Not all households can benefit from pay-as-you-save formulas as they might have been under-consuming or they rely on solid fuels. All vulnerable groups should have access to adequate financial resources.

For the new EPBD, the EU would need to apply its “united in diversity” motto. This means considering, in addition to the financial implications, different climates, types of buildings, district or geothermal heating potential, and the amount of already renovated homes in different Member States while keeping the main green goal in focus.

Currently, key players of the affordable housing sector who are implementing renovations are not given sufficient room for manoeuvre to work with the resources they have on the ground, and that must be addressed.

Delivering affordable energy renovations for vulnerable households has more benefits beyond social and energy fairness as it can help the EU fight climate change, achieve carbon neutrality, improve air quality, increase employment in underprivileged areas, or even provide financial benefits through tax returns and health cost savings.

European Parliament should not up the MEPS ambition without ensuring the safeguards. The upcoming negotiations between the European Parliament and the Council (trilogues) should strengthen social safeguards- without this regulation, we risk a massive wave of renovictions and displacements all over Europe.
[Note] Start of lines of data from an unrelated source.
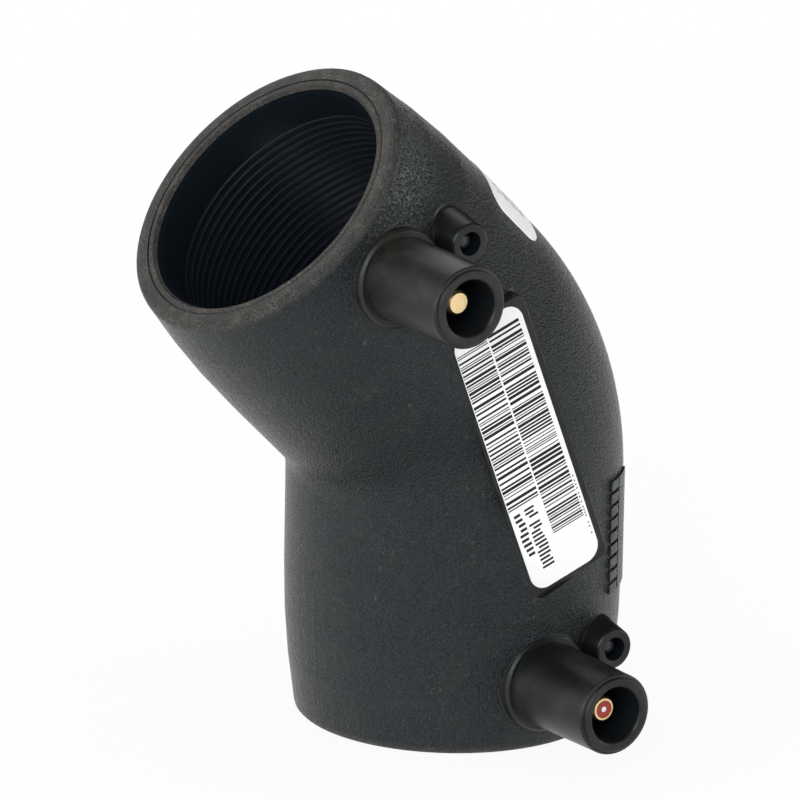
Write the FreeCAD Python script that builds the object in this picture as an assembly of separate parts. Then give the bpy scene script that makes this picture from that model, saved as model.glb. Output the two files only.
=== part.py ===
import FreeCAD, Part
import math
import os

# Electrofusion elbow, 45 degrees, for two plastic pipes of 40 mm.
# Millimetres. The origin is the centre of the lower mouth, which the fitting stands on.
# +Z runs up the lower barrel. The bend lies in the XZ plane and the upper barrel leans towards -X.
# The terminals, the fusion indicators and the barcode label face -Y.

# Pipe sockets
pipe_diameter = 40.0
pipe_play = 0.3
socket_depth = 39.2
stop_height = 3.8
mouth_chamfer_width = 1.0
mouth_chamfer_depth = 1.3
sleeve_wall = 1.9
seam_gap = 0.05

# Moulded body
body_wall = 4.6
bend_angle = 45.0
inner_bend_radius = 5.15
run_past_stop = 0.55
mouth_taper = 1.85
mouth_taper_length = 24.0
mouth_taper_chords = 3
rim_rounding = 1.2
rim_chords = 3

# Heating wire, wound on the sleeves and joined by one link through the bend
wire_diameter = 0.7
winding_start = 6.9
winding_pitch = 1.46
winding_end_margin = 3.0
winding_thickness = 0.8
wire_gap = 0.05
lead_overlap = 0.4

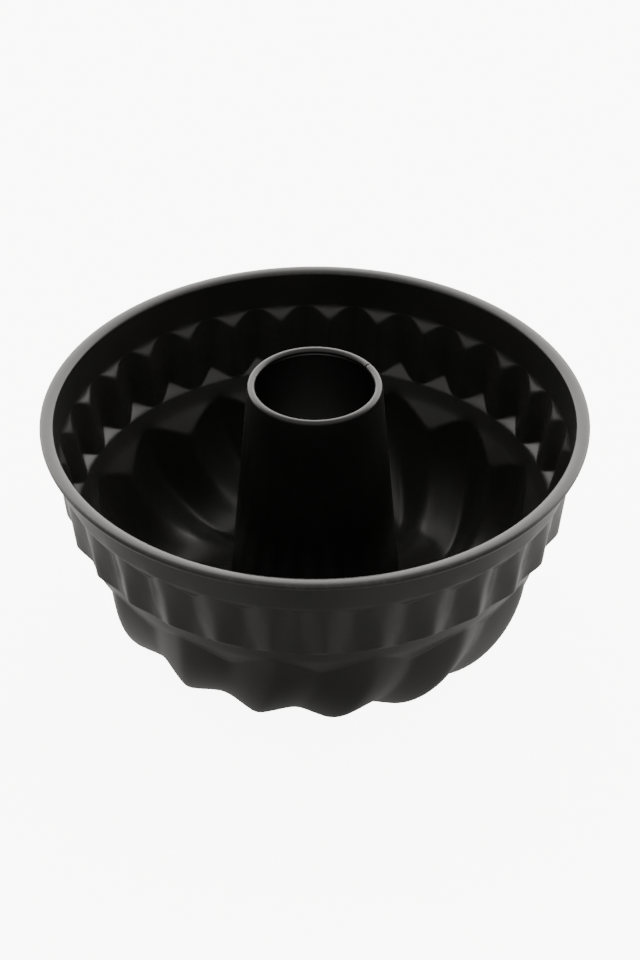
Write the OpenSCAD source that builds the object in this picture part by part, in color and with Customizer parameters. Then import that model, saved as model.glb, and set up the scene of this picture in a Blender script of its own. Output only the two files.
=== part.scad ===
// Fluted ring cake pan with a conical centre tube, pressed from thin coated steel.
// Origin: on the ground under the middle of the pan, with +Z up the tube's axis.

/* [Pan] */
// Outside diameter over the rolled rim
rim_d = 220; // [200:1:240]
// Height of the rim's widest line above the ground
rim_h = 99; // [96:0.5:102]
// Thickness of the steel sheet
sheet = 0.6; // [0.5:0.05:0.65]

/* [Rolled rim] */
// Radius of the wire inside the rolled rim
wire_r = 0.88; // [0.7:0.01:0.95]
// Radius of the bend from the band out to the rim's top
lip_bend = 1.0; // [0.8:0.1:1.3]
// Radius of the domed top of the rim
lip_dome = 5.2; // [4.8:0.1:5.6]

/* [Plain band and ring] */
// Height of the plain band, from the rim's widest line down to the flutes
band_h = 15; // [12:0.5:18]
// Distance from the rim's outside in to the middle of the sheet at the band's lower edge
band_inset = 6.5; // [6.3:0.1:6.8]
// Height of the plain ring between the upper and lower flutes
ring_h = 6.5; // [5:0.5:8]
// Distance that the plain ring narrows, from its upper edge to its lower edge
ring_narrowing = 2.7; // [2:0.1:4]

/* [Upper flutes] */
// Height of the upper flutes
flute_h = 27.6; // [24:0.2:30]
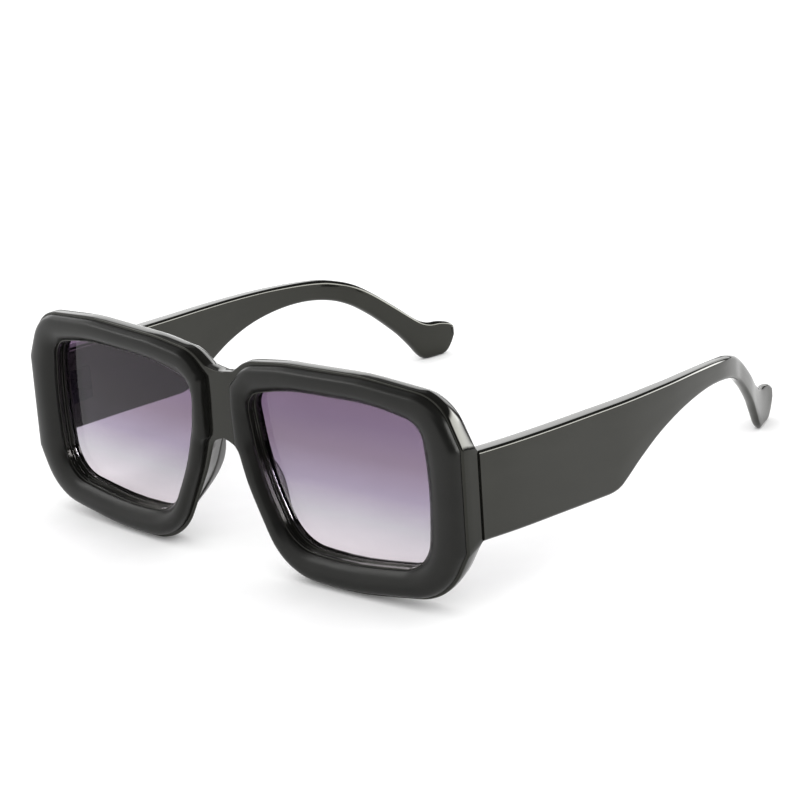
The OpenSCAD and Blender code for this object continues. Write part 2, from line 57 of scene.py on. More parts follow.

The ecological transition will hardly be manageable without addressing its social aspect.

Finally, it is crucial to enlarge the affordable, community- based and social housing sector which plays a leading role in providing affordable housing while upgrading dwellings to meet necessary energy-efficiency standards.

Affordable housing options should also be developed and made available where social and affordable housing and community-based solutions are not yet mainstream.

Now, making green housing affordable to all layers of society is in the EU policymakers’ court. It is time to play a fair and inclusive game.